5 EPA’s rationale for deleting Building Block 4 was that demand-side energy efficiency is not an action that affected EGUs (the supply side) could take to achieve compliance with an emissions standard and therefore was outside the bounds of what was allowed by Section 111(d).
6 These are the final standards that become applicable in 2030. In contrast, the new source performance standard (NSPS) for CO2 emissions for new coal-fired electric generating units, also issued by EPA on August 3, 2015, is 1,400 lbs/MWh-gross, based on a new supercritical pulverized coal unit that employs carbon capture and storage to capture 20 percent of its carbon emissions. The NSPS for baseload stationary combustion turbines (new or reconstructed) is 1,000 lbs/MWh-gross, based on new and reconstructed NGCC technology. The NSPS also includes standards for nonbaseload stationary combustion turbines and modified or reconstructed steam-generating units. These NSPS apply to units that are newly constructed, modified or reconstructed on or after January 8, 2014. An unofficial, prepublication version of the final NSPS can be found here.
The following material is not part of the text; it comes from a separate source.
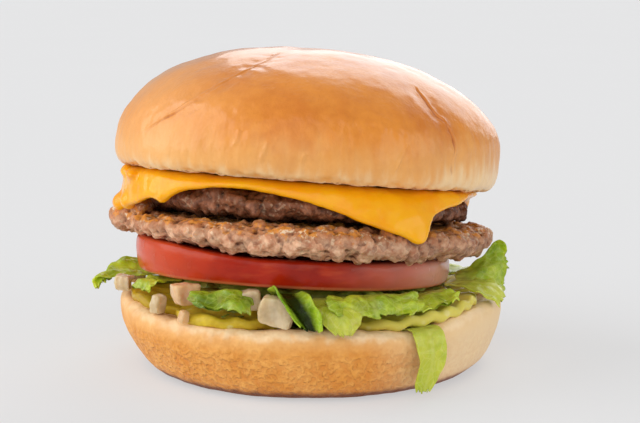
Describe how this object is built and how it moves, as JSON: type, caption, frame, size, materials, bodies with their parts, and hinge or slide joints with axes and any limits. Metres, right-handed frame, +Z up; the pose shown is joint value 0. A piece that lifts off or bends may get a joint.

7 Vermont and the District of Columbia are not subject to the rule because no affected EGUs are located in these jurisdictions. EPA is not requiring Alaska, Hawaii, Puerto Rico or Guam to submit plans at this time because it does not currently have sufficient information to quantify the BSER emission rate in these jurisdictions.
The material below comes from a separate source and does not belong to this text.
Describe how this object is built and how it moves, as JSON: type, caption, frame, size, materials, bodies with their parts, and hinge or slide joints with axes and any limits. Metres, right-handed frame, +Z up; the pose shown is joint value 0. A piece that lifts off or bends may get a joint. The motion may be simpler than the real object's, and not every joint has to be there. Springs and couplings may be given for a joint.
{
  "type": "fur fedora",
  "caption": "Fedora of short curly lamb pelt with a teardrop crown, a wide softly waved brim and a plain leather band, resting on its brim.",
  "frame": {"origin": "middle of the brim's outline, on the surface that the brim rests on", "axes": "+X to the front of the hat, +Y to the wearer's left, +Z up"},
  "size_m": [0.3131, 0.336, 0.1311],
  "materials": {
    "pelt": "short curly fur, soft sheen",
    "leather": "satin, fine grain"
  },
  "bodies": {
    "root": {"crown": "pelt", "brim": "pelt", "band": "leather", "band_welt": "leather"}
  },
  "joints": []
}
8 Capacity uprates to renewable energy projects or nuclear plants that are made after 2012 to existing projects also can be used to generate ERCs. ERCs also can be generated by demand-side efficiency measures; affected steam-generating units or stationary combustion turbines that install pollution control measures to reduce emissions below their respective reference CO2 emission rates; and increased generation from existing NGCC units (as compared to generation during the 2010-12 baseline period).
9 For example, states that develop “ready for interstate” trading programs for their rate-based programs must base their plans on the subcategory emission performance rates. States that participate in direct multistate trading programs must all use the same emission rates for compliance, either the subcategory emission performance rates or a weighted average goal rate based on all of the states involved in the trading plan.
ERCs generated by projects in a state that uses a mass-based emissions target cannot be transferred to affected EGUs in other states, with the exception of renewable energy projects where it can be demonstrated that the generation to be counted for the purpose of creating ERCs is delivered to the grid to meet electricity load in a state with a rate-based plan (for example, electricity delivered pursuant to a power purchase agreement).
10 EPA’s current interpretation of its authority is that it is more restricted than the states with respect to the measures that can be used to achieve compliance with Section 111(d). Accordingly, states, unlike EPA, would have flexibility to set aside allowances for demand-side energy efficiency measures. EPA also apparently does not believe it has the authority to regulate new fossil fuel generation sources under Section 111(d), so its proposed federal implementation plan does not include the new source allowance complement option that was include in the final CPP.